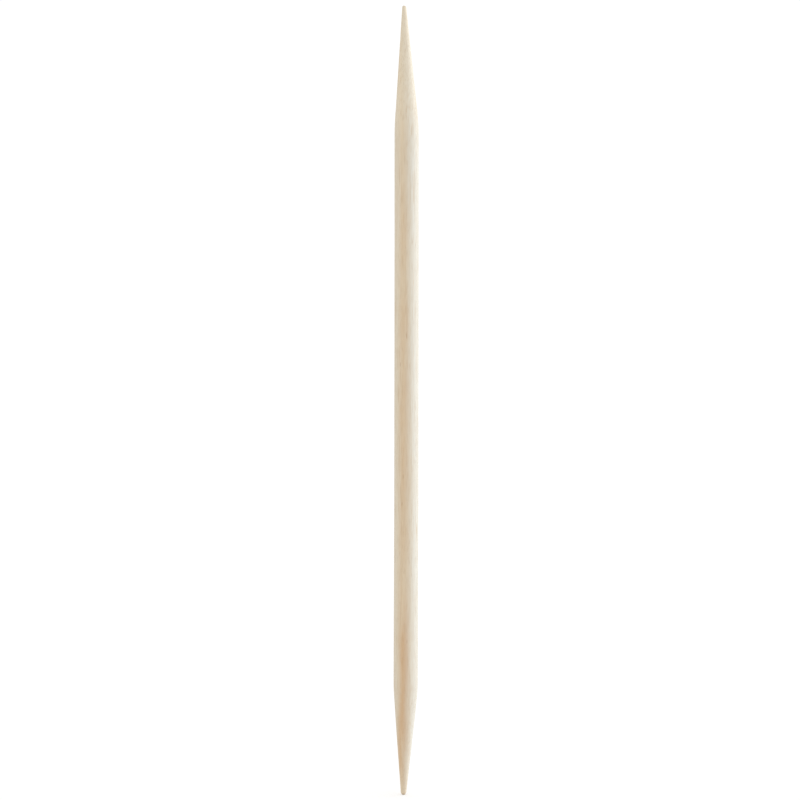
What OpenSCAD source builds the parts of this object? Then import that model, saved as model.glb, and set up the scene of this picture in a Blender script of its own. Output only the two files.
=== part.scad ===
// Cuticle stick: one turned piece of pale birch, a straight round shaft with a
// long conical point at each end.
// It is upright, with its axis along Z, its longer and finer point up and the
// origin on the axis at the middle of its length. All sizes are in millimetres.

/* [Shaft] */
// Length over both points
stick_l = 114.3; // [100:0.1:180]
// Diameter of the straight shaft
shaft_d = 3.5; // [3:0.1:5]

/* [Points] */
// Length of the finer point, from its tip to the edge of the shaft
fine_point_l = 17.4; // [12:0.1:22]
// Radius of the rounded nose on the finer point
fine_nose_r = 0.3; // [0.15:0.01:0.6]
// Length of the stubbier point, from its tip to the edge of the shaft
stubby_point_l = 15.4; // [12:0.1:22]
// Radius of the rounded nose on the stubbier point
stubby_nose_r = 0.4; // [0.15:0.01:0.6]
// Radius that tumbling leaves where a point runs into the shaft
shoulder_r = 30; // [5:1:40]

/* [Smoothness] */
// Facets around the stick
facets = 96; // [32:8:192]
// Steps along each rounded stretch of the outline
arc_steps = 8; // [4:1:16]

/* [Hidden] */
shaft_r = shaft_d / 2;
birch = [0.82, 0.74, 0.63];

// Half-angle of a point: its cone leaves the nose as a tangent and reaches the
// shaft's radius at the point's full length
function point_angle(point_l, nose_r) =
    let (cone_l = point_l - nose_r)
    atan2(shaft_r, cone_l) - asin(nose_r / norm([shaft_r, cone_l]));

function arc(centre, r, from, to) =
    [for (i = [0:arc_steps])
        let (a = from + (to - from) * i / arc_steps)
        centre + r * [cos(a), sin(a)]];

// Outline of one point as [radius, distance from the tip]: the nose, then the
// eased shoulder, with the cone as the straight line between them
function point_outline(point_l, nose_r) =
    let (a = point_angle(point_l, nose_r))
    let (shaft_start = point_l + shoulder_r * tan(a / 2))
    concat(
        arc([0, nose_r], nose_r, -90, -a),
        arc([shaft_r - shoulder_r, shaft_start], shoulder_r, -a, 0)
    );

module half_section() {
    fine_end = point_outline(fine_point_l, fine_nose_r);
    stubby_end = point_outline(stubby_point_l, stubby_nose_r);
    polygon(concat(
        [for (p = stubby_end) [p.x, p.y - stick_l / 2]],
        [for (i = [len(fine_end) - 1:-1:0]) [fine_end[i].x, stick_l / 2 - fine_end[i].y]]
    ));
}

module wooden_stick() {
    color(birch)
        rotate_extrude($fn = facets)
            half_section();
}

wooden_stick();
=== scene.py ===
"""Looks for the wooden cuticle stick: one turned and tumbled piece of birch, shown upright on white.

The stick is made here as one closed mesh on the CAD outline, with what a machine and a tumbler leave on
real wood: a shaft a little off round, points ground a little off centre, worn noses, open pores and nicks.
The modelling works in millimetres, and the finished mesh is in metres.
"""

import math

import bpy
import numpy as np
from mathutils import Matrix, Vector


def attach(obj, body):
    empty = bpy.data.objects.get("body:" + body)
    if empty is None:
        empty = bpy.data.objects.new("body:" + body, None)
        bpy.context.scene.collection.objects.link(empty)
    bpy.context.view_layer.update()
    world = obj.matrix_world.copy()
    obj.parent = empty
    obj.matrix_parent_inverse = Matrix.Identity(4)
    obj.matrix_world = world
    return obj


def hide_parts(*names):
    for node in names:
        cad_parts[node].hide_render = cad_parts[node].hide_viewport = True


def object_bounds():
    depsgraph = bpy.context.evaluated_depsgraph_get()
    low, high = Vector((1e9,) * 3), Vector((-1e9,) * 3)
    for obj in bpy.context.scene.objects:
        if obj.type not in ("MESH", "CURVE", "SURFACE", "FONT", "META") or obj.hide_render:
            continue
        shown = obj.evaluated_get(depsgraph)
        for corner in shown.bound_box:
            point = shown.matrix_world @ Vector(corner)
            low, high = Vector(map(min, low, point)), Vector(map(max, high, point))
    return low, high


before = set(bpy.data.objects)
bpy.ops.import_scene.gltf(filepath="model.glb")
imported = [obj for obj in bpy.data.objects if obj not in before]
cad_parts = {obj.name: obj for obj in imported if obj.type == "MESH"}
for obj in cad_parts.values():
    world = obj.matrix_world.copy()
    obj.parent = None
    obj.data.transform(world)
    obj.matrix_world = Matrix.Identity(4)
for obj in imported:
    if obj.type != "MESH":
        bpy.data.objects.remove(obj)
cad_low, cad_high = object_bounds()

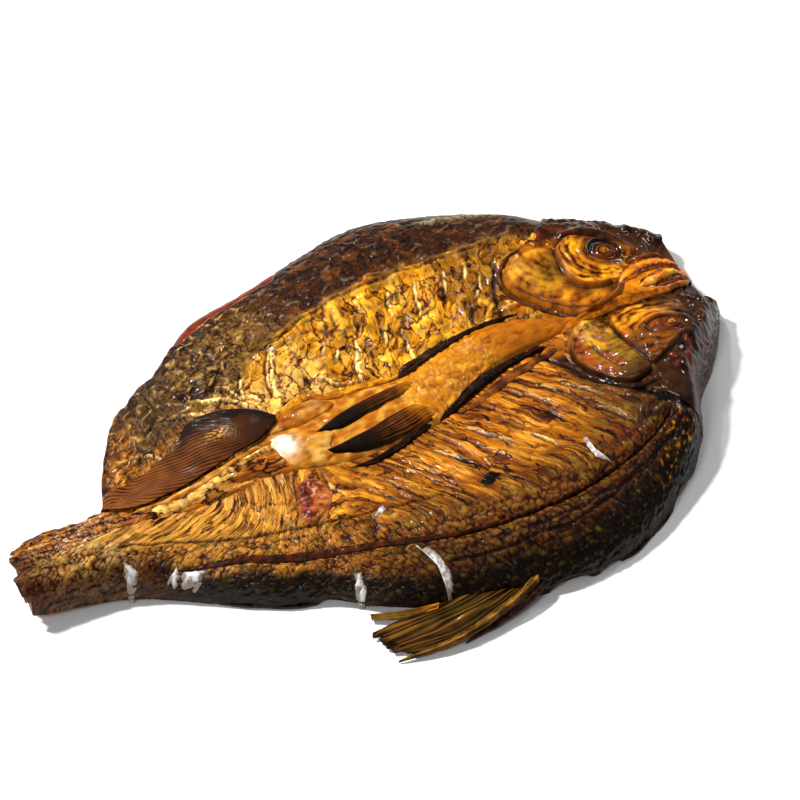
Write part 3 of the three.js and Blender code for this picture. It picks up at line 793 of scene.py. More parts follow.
def flake_relief(flakes, x, y):
    """Height, paleness and darkness of the curled flakes."""
    height = np.zeros(x.shape)
    pale = np.zeros(x.shape)
    dark = np.zeros(x.shape)
    wx = x + 0.7 * mottle(x, y, 3.5, 15) + 0.3 * mottle(x, y, 1.3, 17)
    wy = y + 0.7 * mottle(x, y, 3.5, 16)
    for path, width, tall in flakes:
        gap, share = beside(path, wx, wy)
        body = np.sqrt(np.clip(4 * share * (1 - share), 0, 1)) * (np.abs(gap) < 6)
        half = 0.42 * width * body + 0.05
        leaf = smooth(gap, -half, -half + 0.35) * (1 - smooth(gap, 0.5 * half, 1.3 * half + 0.3)) * body
        crack = bump(gap + half + 0.4, 0.42) * body
        height += 0.8 * tall * leaf - 0.5 * tall * crack
        pale = np.maximum(pale, leaf)
        dark = np.maximum(dark, crack)
    return height, pale, dark


def crack_relief(cracks, x, y):
    dark = np.zeros(x.shape)
    wx = x + 1.2 * mottle(x, y, 4, 18)
    wy = y + 1.2 * mottle(x, y, 4, 19)
    for path, width in cracks:
        gap, share = beside(path, wx, wy)
        dark = np.maximum(dark, bump(gap, width) * np.clip(6 * share * (1 - share), 0, 1))
    return dark


# The near flank, which ends towards the head at the recess behind the gill cover
NEAR_SKIN_END = 110.0
NEAR_REAR = [
    (57, -14), (58.6, -22.5), (62, -31), (65, -40), (68, -48), (73, -55), (77, -62), (82, -70), (88, -77),
]


def near_flow(x, y):
    off_lateral = y - lateral_line(x)
    warp = 2.4 * mottle(x, y, 26, 1) + 0.8 * mottle(x, y, 8, 2)
    tail = smooth(x + 0.3 * y, -50, -110)
    bend = 7 * smooth(off_lateral, 16, 0)
    across = mix(0.88 * x + 0.47 * y + bend, 1.6 * y - 0.5 * x, tail)
    down = mix(0.47 * x - 0.88 * y, x, tail)
    return across + warp, down


def near_relief(x, y):
    off_lateral = y - lateral_line(x)
    a, c = near_flow(x, y)
    middle = smooth(off_lateral + 3 * mottle(x, y, 8, 28), 6, 16)
    ridge = grain(a / 2.8, c / 26, 3)
    ridge_2 = grain(a / 1.5, c / 14, 6)
    cell = pockets(x / 3.6 + 0.4 * mottle(x, y, 7, 5), off_lateral / 3.1 + 0.3 * mottle(x, y, 5, 4), 1)
    rough = mottle(x, y, 1.5, 12)
    swell = grain(x / 7, y / 4, 13)
    outer = 0.26 * (smooth(cell, 0, 0.5) - 0.6) + 0.12 * rough + 0.45 * swell
    height = mix(outer, 0.42 * ridge + 0.2 * ridge_2 + 0.06 * rough, middle)
    flake, pale, dark = flake_relief(NEAR_FLAKES, x, y)
    septum = beside(SEPTUM, x, y + 0.8 * mottle(x, y, 6, 20))[0]
    second = bump(y - black_border(x) - 4 - mottle(x, y, 9, 24), 0.6) * between(x, -30, 60, 10)
    second = np.maximum(second, 0.8 * bump(off_lateral + 7 + 1.4 * mottle(x, y, 9, 26), 0.55)
                        * between(x, 10, 84, 12))
    # The recess behind the gill cover: sunk into the skin, and given painted shade in near_looks
    recess = bump(beside(NEAR_REAR, x, y, 14)[0], 2.4)
    scab = np.abs(x - 0.4 * (y + 69)) / 4.6 + np.abs(y + 69) / 3.4
    scab = smooth(scab + 0.3 * mottle(x, y, 2, 27), 1.1, 0.8)
    height += flake - 0.9 * bump(septum, 0.6) - 0.7 * second - 0.9 * recess + 0.3 * scab
    shade_middle = 0.5 * ridge + 0.4 * ridge_2
    shade_outer = 0.36 * smooth(cell, 0, 0.5) - 0.36 + 0.2 * rough + 0.45 * swell
    shade = mix(shade_outer, shade_middle, middle) - 0.9 * second - 0.6 * recess - 1.2 * scab
    tail = smooth(x, -110, -140)
    lines = np.clip(0.25 + 0.75 * middle - 0.3 * tail, 0, 1)
    nets = 0.34 * (1 - middle)
    return {"height": height, "shade": shade, "flow": (a, c), "marks": (lines, nets), "pale": pale,
            "dark": np.maximum(dark, bump(septum, 0.65)), "cell": smooth(cell, 0.35, 0.8) * (1 - middle),
            "recess": recess, "scab": scab, "crest": bump(ridge - 0.35, 0.12) * middle}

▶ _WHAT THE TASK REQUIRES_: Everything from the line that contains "nose, then the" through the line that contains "bpy.context.view_layer.update()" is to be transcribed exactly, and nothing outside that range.

▶ _CORRECT RESULT_:
// Outline of one point as [radius, distance from the tip]: the nose, then the
// eased shoulder, with the cone as the straight line between them
function point_outline(point_l, nose_r) =
    let (a = point_angle(point_l, nose_r))
    let (shaft_start = point_l + shoulder_r * tan(a / 2))
    concat(
        arc([0, nose_r], nose_r, -90, -a),
        arc([shaft_r - shoulder_r, shaft_start], shoulder_r, -a, 0)
    );

module half_section() {
    fine_end = point_outline(fine_point_l, fine_nose_r);
    stubby_end = point_outline(stubby_point_l, stubby_nose_r);
    polygon(concat(
        [for (p = stubby_end) [p.x, p.y - stick_l / 2]],
        [for (i = [len(fine_end) - 1:-1:0]) [fine_end[i].x, stick_l / 2 - fine_end[i].y]]
    ));
}

module wooden_stick() {
    color(birch)
        rotate_extrude($fn = facets)
            half_section();
}

wooden_stick();
=== scene.py ===
"""Looks for the wooden cuticle stick: one turned and tumbled piece of birch, shown upright on white.

The stick is made here as one closed mesh on the CAD outline, with what a machine and a tumbler leave on
real wood: a shaft a little off round, points ground a little off centre, worn noses, open pores and nicks.
The modelling works in millimetres, and the finished mesh is in metres.
"""

import math

import bpy
import numpy as np
from mathutils import Matrix, Vector


def attach(obj, body):
    empty = bpy.data.objects.get("body:" + body)
    if empty is None:
        empty = bpy.data.objects.new("body:" + body, None)
        bpy.context.scene.collection.objects.link(empty)
    bpy.context.view_layer.update()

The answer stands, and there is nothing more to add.